Car au cours de ces neuf années, plusieurs gouvernements et une poignée de juges ont contribué à envoyer le message de déshumanisation et d’impunité à la frontière. « Ni le droit d’être identifié après les avoir tués », s’est écrié un membre de la famille.
Tarajal était si terrible que nous pensions qu’il marquerait un tournant, il montrait les politiques de contrôle des frontières de manière si cruelle que beaucoup d’entre nous pensaient qu’il ne pouvait aller plus loin. Nous avions tort, ce n’était que le début.
Si les administrations de la « démocratie » espagnole ont pu maintenir l’impunité face à ce massacre, il leur a été facile de poursuivre la construction d’un territoire frontalier parsemé de morts et de disparitions.
Et c’est ainsi que les victimes de la frontière occidentale euro-africaine ont terriblement augmenté au cours de ces années. L’Observatoire du collectif Ca-minando Fronteras a dénombré 11 522 décès et disparitions depuis 2018 sur les voies d’accès à l’État espagnol, la plupart en mer. La Méditerranée et l’Atlantique sont de grandes fosses qui engloutissent plus de 80 % des cadavres, ce qui contribue à protéger l’impunité des coupables. Les routes maritimes sont si dangereuses qu’ils doivent simplement les laisser mourir. L’omission du devoir de diligence est une arme mortelle qui, l’année dernière, a coûté 6 vies par jour.

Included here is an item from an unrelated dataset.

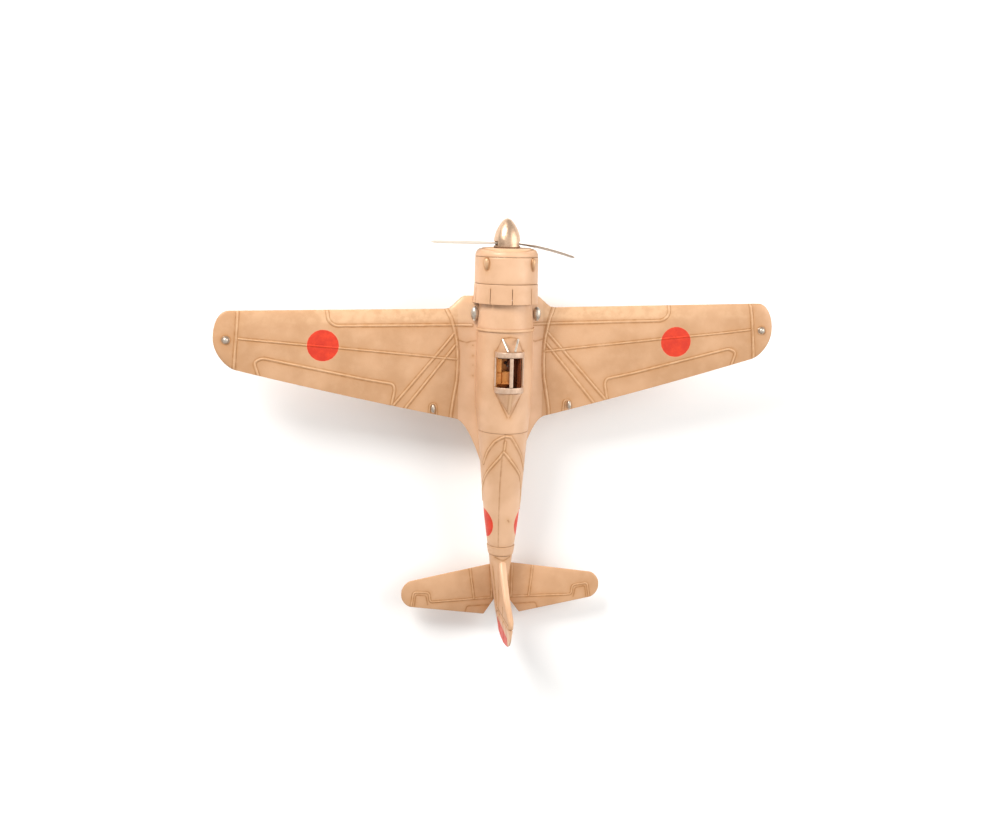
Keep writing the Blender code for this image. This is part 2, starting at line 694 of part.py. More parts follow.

Bien que les États répètent la démonstration de la violence à la frontière dans un exercice macabre de pornographie de la douleur visant à installer la normalisation des attaques contre les personnes en déplacement. Le 24 juin, le Maroc a voulu montrer des images du massacre perpétré à la frontière de Melilla-Nador. Les gendarmes marocains ont mis en scène pour nous ce que le ministre espagnol des Affaires étrangères demandait à l’OTAN : considérer la migration comme une « menace hybride », un autre rêve humide des bâtisseurs de la forteresse Europe. Le pays alaouite a clairement indiqué qu’il n’y avait pas de limites à cette guerre contre la population en mouvement, et l’État espagnol et l’Europe ont accepté sans broncher. Bien que ces derniers mois, le débat se soit concentré sur la question de savoir s’il y a eu des morts sur la ligne de démarcation entre les deux pays le 24 juin, la vérité est que la responsabilité de ces morts était transnationale, tout comme les actions d’omission du devoir d’assistance.
Plus de 100 personnes ont été victimes de disparition forcée ce jour-là alors qu’elles étaient aux mains des forces de sécurité espagnoles et marocaines. Les familles, pour la plupart originaires du Soudan, ont lancé des recherches désespérées qui sont restées jusqu’à présent sans réponse.
Melilla et le Darfour ont donc également été jumelés par la douleur, la lutte et la résistance.
Parce que la mémoire est l’outil de combat de milliers de proches en quête de vérité, de réparation, de justice et de non-répétition aux frontières.
Parce que dans le fleuve Wouri au Cameroun, les cris de douleur et de résistance qui ont coupé le silence le 6 février 2014 sur la plage de Tarajal peuvent être entendus aujourd’hui.